Author Archives: R. N. Dominick

#10: Dzur (Steven Brust)

Somewhere, I got lost. I hurt my hip, and that made it difficult to sit up and read, and I’ve never been much for reading in bed. Mostly better now, so I finished Dzur off in a couple of meals and some final reading at home. It’s almost unfair to rate this one. I can tell you the mechanics — immediately follows on the last one, for once; framing story is an extension of the prologue, with hazy connection to the text; and, at last, the second of my two “What”s is resolved. Nicely plotted. I’m just unsure if my haziness about Vlad’s motivation is because I read the book so slowly.

#9: Issola (Steven Brust)

And now, with the first new-to-me book in this series re-read, I am surprised. Issola hung together much better than Orca for me, and I was much more engaged. Many things changed in this installment and I really want to move directly on to Dzur.
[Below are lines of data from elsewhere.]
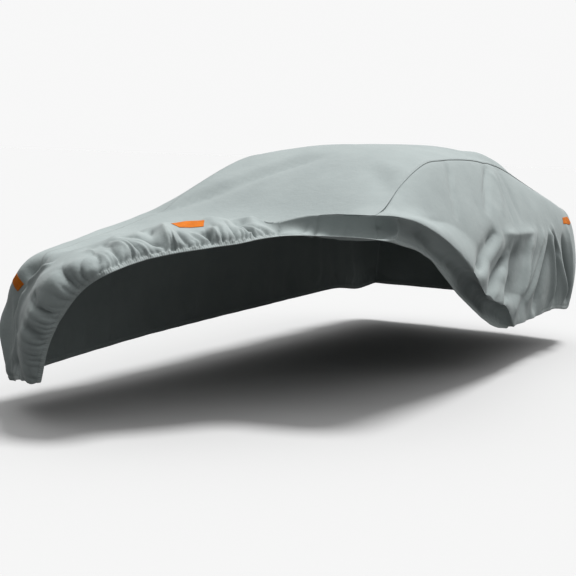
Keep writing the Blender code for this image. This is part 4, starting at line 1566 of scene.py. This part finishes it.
@dataclass
class NearSidePanel(Panel):
    """The side panel whose front corner is drawn back, with its rolled hem."""

    name: str = "cover_near_side"
    node: str = "near_side_panel"
    flat: tuple = (1.35, 3.90)
    area: float = 3.7
    body_rows: int = 240
    columns: int = 160
    roll_rows: int = 30
    body_grade: float = 1.2
    settle: float = 0.45
    walk: tuple = (6.0, 16.0, 401)  # stations at which the seam is looked up by its y
    widths: tuple = ((0.0, 0.25, 1.0), (2.60, 1.60, 0.85))  # of the cloth, at shares of its length

    def layer(self) -> ClothMesh:
        """Dresses the panel from its rolled hem back to the tail corner.

        Returns:
            Its one layer of cloth.
        """
        walk = np.linspace(*self.walk)
        along = eased(self.body_rows, self.body_grade)
        width = np.interp(along, *self.widths)
        part = graded(width, self.seam_steps, self.hem_steps, self.columns)
        edge = FORM.seam_row + (len(FORM.free_edge) - 1.0 - FORM.seam_row) * part
        crest = FORM.edge_rows(edge)[1]
        first_station = np.interp(crest[..., 1], FORM.seam_point(walk)[:, 1], walk)
        first_station[:, 0] = FORM.seam_station
        first_row = smooth_row(FORM.free_edge, edge)[..., 7]
        station = first_station * (1 - along[:, None]) + FORM.tail_edge * along[:, None]
        row = first_row * (1 - along[:, None]) + HEM_ROW * part * along[:, None]
        row = np.clip(row, 0.0, HEM_ROW)
        form = FORM.side_point(station, row)
        base = FORM.side_point(first_station, np.clip(first_row, 0.0, HEM_ROW))
        seam_lift = FORM.near_seam(station[:, :1]) - FORM.side_point(station[:, :1], row[:, :1])
        edge_lift = crest - base
        from_edge = 1 - ramp(np.linalg.norm(form - base, axis=-1) / self.settle)[..., None]
        from_seam = 1 - ramp(np.linalg.norm(form - form[:, :1], axis=-1) / self.settle)[..., None]
        both = FORM.seam_lift * from_edge * from_seam
        main = form + (seam_lift * from_seam + edge_lift * from_edge - both)
        hem, top, _ = FORM.edge_rows(edge[0])
        width = np.linalg.norm(hem - top, axis=1)
        roll = FORM.rolled(edge[0], graded(width, (0.0,), self.hem_steps, self.roll_rows))
        layer, index = self.of_grid(np.concatenate([roll.transpose(1, 0, 2)[:0:-1], main]))
        row = self.hem_steps.index(self.hem.casing)
        self.stitch_lines = [index[row, :], index[row:, -1 - row]]
        return layer


@dataclass
class FarSidePanel(Panel):
    """The side panel that hangs whole, from the nose corner to the tail corner."""

    name: str = "cover_far_side"
    node: str = "far_side_panel"
    flat: tuple = (1.25, 4.95)
    area: float = 5.2
    hood_rows: int = 90
    body_rows: int = 160
    columns: int = 84
    body_grade: float = 1.5
    drop: float = 1.05  # of the cloth from its seam to its hem

    def layer(self) -> ClothMesh:
        """Dresses the panel.

        Returns:
            Its one layer of cloth.
        """
        start = FORM.seam_station
        hood = np.linspace(FORM.nose_edge, start, self.hood_rows + 1)
        body = eased(self.body_rows, self.body_grade)[1:]
        station = np.concatenate([hood, start + (FORM.tail_edge - start) * body])
        width = np.full(len(station), self.drop)
        part = graded(width, self.seam_steps, self.hem_steps, self.columns)
        spread = np.broadcast_to(station[:, None], part.shape)
        layer, index = self.of_grid(FORM.side_point(spread, HEM_ROW * part) * FAR)
        self.stitch_lines = [index[:, -1 - self.hem_steps.index(self.hem.casing)]]
        return layer


# ---------------------------------------------------------------- patches and stitches
@dataclass
class ReflectivePatch:
    """A reflective patch cut along straight edges and sewn onto a panel."""

    name: str
    node: str
    panel: str  # node of the panel that carries it
    corners: tuple
    thickness: float = 0.0008
    rise: float = 0.0022  # of its middle over the middle of the cloth
    depth: float = 0.045  # how far in front of or behind its middle it may curve
    reach: float = 0.24  # round its middle, inside which the cloth is cut
    cut_width: float = 0.00005  # points this near to a cut lie on it

    def cut_out(self, layer: ClothMesh) -> bmesh.types.BMesh:
        """Cuts the patch out of a copy of the cloth that carries it.

        Args:
            layer: The panel's layer of cloth.

        Returns:
            The open surface of the patch, on the cloth's own surface.
        """
        corners = np.array(self.corners)
        centre = corners.mean(axis=0)
        faces = layer.faced_out()
        close = np.linalg.norm(layer.points[faces] - centre, axis=-1).max(axis=1) < self.reach
        used, faces = np.unique(faces[close], return_inverse=True)
        local = bpy.data.meshes.new("patch_cut")
        local.from_pydata(layer.points[used].tolist(), [], faces.reshape(-1, 4).tolist())
        work = bmesh.new()
        work.from_mesh(local)
        bpy.data.meshes.remove(local)
        following = np.roll(corners, -1, axis=0)
        facing = unit(np.cross(corners - centre, following - centre).sum(axis=0))
        cuts = [(c, np.cross(run, facing)) for c, run in zip(corners, following - corners)]
        cuts += [(centre + self.depth * facing, facing), (centre - self.depth * facing, facing)]
        for corner, side in cuts:
            bmesh.ops.bisect_plane(
                work,
                geom=work.verts[:] + work.edges[:] + work.faces[:],
                dist=self.cut_width,
                plane_co=corner,
                plane_no=side * np.sign(np.dot(side, corner - centre)),
                clear_outer=True,
            )
        self.keep_nearest(work, Vector(centre))
        return work

    @staticmethod
    def keep_nearest(work: bmesh.types.BMesh, middle: Vector) -> None:
        """Keeps only the faces that are joined to the middle one.

        Args:
            work: The cut surface.
            middle: The middle of the patch.
        """
        first = min(work.faces, key=lambda face: (face.calc_center_median() - middle).length)
        kept, waiting = {first}, [first]
        while waiting:
            for edge in waiting.pop().edges:
                fresh = [face for face in edge.link_faces if face not in kept]
                kept.update(fresh)
                waiting.extend(fresh)
        spare = [face for face in work.faces if face not in kept]
        bmesh.ops.delete(work, geom=spare, context="FACES")

    def build(self, layer: ClothMesh, finish: bpy.types.Material) -> bpy.types.Object:
        """Builds and dresses the patch on its panel.

        Args:
            layer: The panel's layer of cloth.
            finish: The patch's material.

        Returns:
            The piece.
        """
        work = self.cut_out(layer)
        work.normal_update()
        for vertex, normal in [(v, v.normal.copy()) for v in work.verts]:
            vertex.co += normal * self.rise - Vector(ROW_ORIGIN)
        mesh = bpy.data.meshes.new(self.name)
        work.to_mesh(mesh)
        work.free()
        mesh.shade_smooth()
        mesh.materials.append(finish)
        piece = put_in_scene(self.name, mesh)
        give_wall(piece, self.thickness)
        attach(piece, "root")
        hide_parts(self.node)
        LOG.info("%s: %d points", self.name, len(mesh.vertices))
        return piece


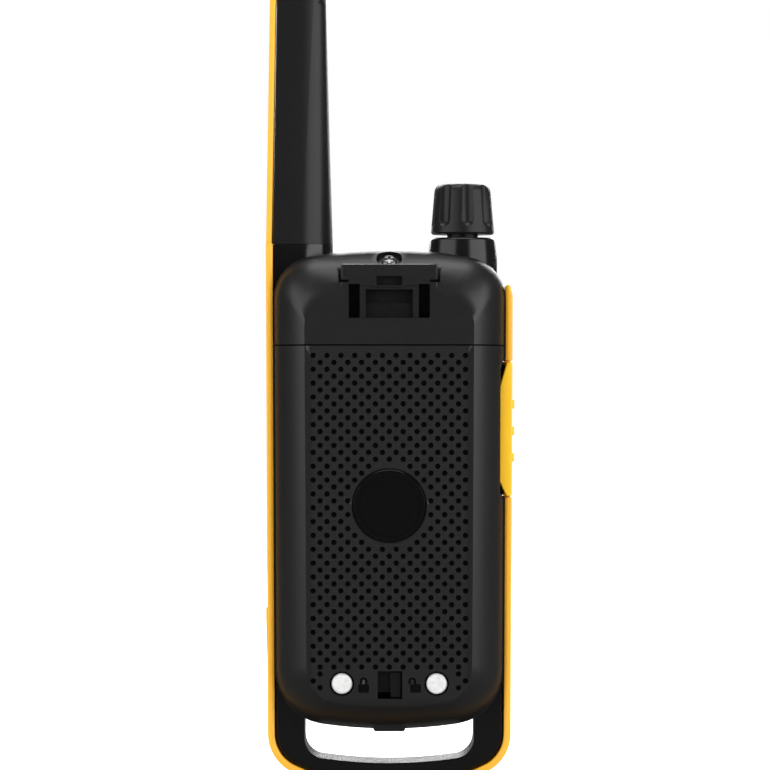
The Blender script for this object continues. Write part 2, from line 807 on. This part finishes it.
def key_signs(depth):
    """Plain signs for each key, as plates that cut into its cap."""
    y = (KEY_FACE - depth, KEY_FACE + depth)
    wide = (y[0] - depth, y[1] + depth)
    signs = {}
    for node in ("key_menu", "key_up", "key_down", "key_call", "key_power"):
        low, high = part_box(node)
        x, z = (low.x + high.x) / 2, (low.z + high.z) / 2
        if node == "key_menu":
            plates = [slab("menu_bar", (x - 0.0017, x + 0.0017),
                           (z + k * 0.0012 - 0.00022, z + k * 0.0012 + 0.00022), y)
                      for k in (-1, 0, 1)]
        elif node == "key_call":
            plates = [turned_plate("call_dot", x, z, y, 0.0005)]
            plates.append(hollow(turned_plate("call_ring", x, z, y, 0.0013, 28),
                                 turned_plate("call_ring_inside", x, z, wide, 0.0009, 28)))
        elif node == "key_power":
            ring = hollow(turned_plate("power_ring", x, z, y, 0.0014, 28),
                          turned_plate("power_ring_inside", x, z, wide, 0.00105, 28))
            gap = slab("power_gap", (x - 0.0005, x + 0.0005), (z + 0.0003, z + 0.0020), wide)
            plates = [hollow(ring, gap)]
            plates.append(slab("power_bar", (x - 0.00018, x + 0.00018), (z + 0.0003, z + 0.0017), y))
        else:
            point = math.pi / 2 if node == "key_up" else -math.pi / 2
            plates = [turned_plate("arrow", x, z, y, 0.0014, 3, point)]
        signs[node] = plates
    return signs


class RADIO_OT_display(bpy.types.Operator):
    """Lay unlit liquid crystal segments under the lens"""

    bl_idname = "radio.display"
    bl_label = "Display"

    def execute(self, context):
        y = (LCD_LOW.y - 0.00008, LCD_LOW.y + 0.00002)
        middle = (LCD_LOW + LCD_HIGH) / 2
        segments = []
        for digit in (-1, 0, 1):
            x = middle.x - digit * 0.0066
            segments += digit_segments(x, middle.z - 0.0010, y)
        for k in range(4):
            x = LCD_HIGH.x - 0.0030 - k * 0.0011
            segments.append(slab("level_bar", (x - 0.0004, x + 0.0004),
                                 (LCD_HIGH.z - 0.0050, LCD_HIGH.z - 0.0045 + 0.0007 * (3 - k)), y))
        add_detail(joined("lcd_segments", segments), "lcd_module", finish("lcd_ink"))
        return {"FINISHED"}


def digit_segments(x, z, y):
    """Seven bars round two squares."""
    half, tall, bar = 0.0019, 0.0036, 0.00035
    plates = []
    for level in (-1, 0, 1):
        height = z + level * tall
        plates.append(slab("segment", (x - half + 0.0004, x + half - 0.0004),
                           (height - bar, height + bar), y))
    for side in (-1, 1):
        for low in (z - tall, z):
            plates.append(slab("segment", (x + side * half - bar, x + side * half + bar),
                               (low + 0.0005, low + tall - 0.0005), y))
    return plates


class RADIO_OT_metalwork(bpy.types.Operator):
    """Skin the charging contacts and the screws"""

    bl_idname = "radio.metalwork"
    bl_label = "Contacts and screws"

    def execute(self, context):
        width = context.scene.radio_detail.edge_round / 3
        for node, look in (
            ("charge_contact_left", "pad_plate"), ("charge_contact_right", "pad_plate"),
            ("case_screw_top", "screw_steel"), ("case_screw_left", "bright_steel"),
            ("case_screw_right", "bright_steel"),
        ):
            skin = skin_of(node)
            round_edges(skin, width)
            smooth(skin)
            stand_for(skin, node, finish(look))
        return {"FINISHED"}


INSIDE_FINISHES = {
    "case_black": "case_texture", "satin_black": "satin_shell", "rubber_black": "soft_rubber",
    "bumper_yellow": "bumper_rubber", "button_yellow": "talk_yellow", "steel": "bright_steel",
    "nickel": "nickel_plate", "brass": "drawn_brass", "board_green": "board_mask",
    "cell_sleeve": "cell_sleeve",
    "display_clear": "display_glass", "display_dark": "lcd_field", "light_clear": "light_pipe",
    "cone_grey": "pressed_cone", "felt_black": "felt",
}


class RADIO_OT_inside(bpy.types.Operator):
    """Give every CAD node that still shows a finish of its own"""

    bl_idname = "radio.inside"
    bl_label = "Inner pieces"

    def execute(self, context):
        for node, obj in frame["nodes"].items():
            if not obj.hide_render:
                obj.data.materials.clear()
                obj.data.materials.append(finish(INSIDE_FINISHES[slot_of(node)]))
        return {"FINISHED"}


class RADIO_OT_stage(bpy.types.Operator):
    """Set a pale floor, soft lights and a camera behind the radio"""

    bl_idname = "radio.stage"
    bl_label = "Studio"

    def execute(self, context):
        scene = context.scene
        stage = scene.radio_stage
        scene.view_settings.view_transform = "Standard"
        bpy.ops.mesh.primitive_plane_add(size=30.0)
        floor = placed("studio_floor", (0, 0, 0))
        paint_all(floor, floor_paint())
        studio_light("antenna_side_softbox", (0.92, 0.64, 0.30), (0.0, 0.0, 0.10), (1.30, 1.00), 10.5)
        studio_light("knob_side_softbox", (-0.92, 0.64, 0.30), (0.0, 0.0, 0.10), (1.30, 1.00), 14.0)
        studio_light("sky_softbox", (0.0, 0.10, 1.10), (0.0, 0.0, 0.10), (0.9, 0.6), 8.0)
        studio_light("front_softbox", (0.0, -0.90, 0.55), (0.0, 0.0, 0.10), (1.10, 0.80), 14.0)
        paint_world(scene)
        camera_data = bpy.data.cameras.new("studio_camera")
        camera = bpy.data.objects.new("studio_camera", camera_data)
        scene.collection.objects.link(camera)
        camera.location = (stage.side_step, stage.distance, stage.eye_height)
        camera.rotation_euler = (math.pi / 2, 0.0, math.pi)
        camera_data.sensor_width = 36.0
        camera_data.lens = 36.0 * stage.distance / stage.view_height
        camera_data.clip_start = 0.01
        camera_data.clip_end = 50.0
        camera_data.dof.use_dof = False
        scene.camera = camera
        return {"FINISHED"}


FLOOR_GLOW = 0.93        # the floor's own light, for the camera only
FLOOR_PALE = 0.80        # its colour to soft light, and to what the gloss mirrors
FLOOR_MIRRORED = 0.10
WORLD_FILL = 0.20        # the surroundings' light on the radio, and in its gloss
WORLD_MIRRORED = 0.08


def floor_paint():
    paint = bpy.data.materials.new("studio_floor")
    paint.use_nodes = True
    tree = paint.node_tree
    shader = tree.nodes["Principled BSDF"]
    rays = tree.nodes.new("ShaderNodeLightPath")
    shader.inputs["Emission Color"].default_value = (1.0, 1.0, 1.0, 1.0)
    glow = maths(tree, "MULTIPLY", rays.outputs["Is Camera Ray"], FLOOR_GLOW)
    tree.links.new(glow, shader.inputs["Emission Strength"])
    # dark to what the gloss mirrors, so the flat faces stay black
    pale = remap(tree, rays.outputs["Is Glossy Ray"], 0, 1, FLOOR_PALE, FLOOR_MIRRORED)
    tree.links.new(pale, shader.inputs["Base Color"])
    shader.inputs["Roughness"].default_value = 0.9
    shader.inputs["Specular IOR Level"].default_value = 0.1
    return paint


def studio_light(name, place, aim, size, power):
    data = bpy.data.lights.new(name, "AREA")
    data.shape = "RECTANGLE"
    data.size, data.size_y = size
    data.energy = power
    light = bpy.data.objects.new(name, data)
    bpy.context.scene.collection.objects.link(light)
    light.location = place
    light.rotation_euler = (Vector(aim) - Vector(place)).to_track_quat("-Z", "Y").to_euler()
    return light


def paint_world(scene):
    """White to the camera; softer for what the radio reflects."""
    world = bpy.data.worlds.new("studio_world")
    world.use_nodes = True
    scene.world = world
    tree = world.node_tree
    shade = tree.nodes["Background"]
    shade.inputs["Color"].default_value = (1.0, 1.0, 1.0, 1.0)
    rays = tree.nodes.new("ShaderNodeLightPath")
    seen = remap(tree, rays.outputs["Is Camera Ray"], 0, 1, WORLD_FILL, 1.0)
    mirrored = maths(tree, "MULTIPLY", rays.outputs["Is Glossy Ray"], WORLD_FILL - WORLD_MIRRORED)
    tree.links.new(maths(tree, "SUBTRACT", seen, mirrored), shade.inputs["Strength"])


class RADIO_PT_panel(bpy.types.Panel):
    """Sidebar panel that lists the steps in order"""

    bl_idname = "RADIO_PT_panel"
    bl_label = "Two way radio"
    bl_space_type = "VIEW_3D"
    bl_region_type = "UI"
    bl_category = "Radio"

    def draw(self, context):
        for operator in OPERATORS:
            self.layout.operator(operator.bl_idname)


GROUPS_OF_SETTINGS = {"radio_detail": RadioDetail, "radio_finish": RadioFinish, "radio_stage": RadioStage}
OPERATORS = (
    RADIO_OT_housings, RADIO_OT_battery_door, RADIO_OT_bumper, RADIO_OT_antenna, RADIO_OT_controls,
    RADIO_OT_display, RADIO_OT_metalwork, RADIO_OT_inside, RADIO_OT_stage,
)


def register():
    for cls in (*GROUPS_OF_SETTINGS.values(), *OPERATORS, RADIO_PT_panel):
        bpy.utils.register_class(cls)
    for name, cls in GROUPS_OF_SETTINGS.items():
        setattr(bpy.types.Scene, name, bpy.props.PointerProperty(type=cls))


def unregister():
    for name in GROUPS_OF_SETTINGS:
        delattr(bpy.types.Scene, name)
    for cls in (RADIO_PT_panel, *reversed(OPERATORS), *GROUPS_OF_SETTINGS.values()):
        bpy.utils.unregister_class(cls)


def main():
    register()
    bpy.ops.radio.housings()
    bpy.ops.radio.battery_door()
    bpy.ops.radio.bumper()
    bpy.ops.radio.antenna()
    bpy.ops.radio.controls()
    bpy.ops.radio.display()
    bpy.ops.radio.metalwork()
    bpy.ops.radio.inside()
    bpy.ops.radio.stage()


if __name__ == "__main__":
    main()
(On a silly note, this book was printed in a really tiny spindly typeface, for a paperback. Really hard to read in non-searingly-bright-light situations.)

#8: Dragon (Steven Brust)

A more complicated framing story than most and plenty of distractions left me feeling like I missed some stuff, but various articles about the book online say that I didn’t. The second of the “here’s how I got involved with all these folks” stories. Not my favorite entry, and not just because it does nothing to address the double-what?! from the end of Orca.

This is the last one I read back in the day, so now I’m going to start on the ones I haven’t read: Issola, Dzur, Jhegala, Iorich, Tiassa.

#7: Reamde (Neal Stephenson)

I’m kinda conflicted on Reamde: on one hand, a fun globe-trotting techno-thriller; on the other hand, silly terrorist buffoonery. I really liked Jones’ initial reveal, but grew very tired of that aspect of the book by the end. Still engaged enough with the characters to see it through and enjoy it.

#6: Cloud Atlas (David Mitchell)

One of my favorite types of story is the multithreaded tangle; a lot of disparate viewpoints that slowly grow closer together until they are all satisfyingly tied up at the end. Cloud Atlas is a bit like that, except that the threads are kept resolutely separate; touching on, referring to and echoing each other, perhaps, but never crossing.

One of the best books I’ve read in years.

#4: The Long Earth (Terry Pratchett, Stephen Baxter)

I was predisposed to like The Long Earth. I’ve always been fine with SF travelogues, and that’s what this is, with a couple of asides that really deserved more attention. My main problem is that it just wasn’t very well-written, which is not what I expect from a book with Pratchett’s name on it; purely workmanlike is how I’d describe it. Flat characters, impactless action, not enough detail on interesting things found along the way, and an ending that goes “pfft”. A couple of great ideas mired in here, to no good effect. Ah well.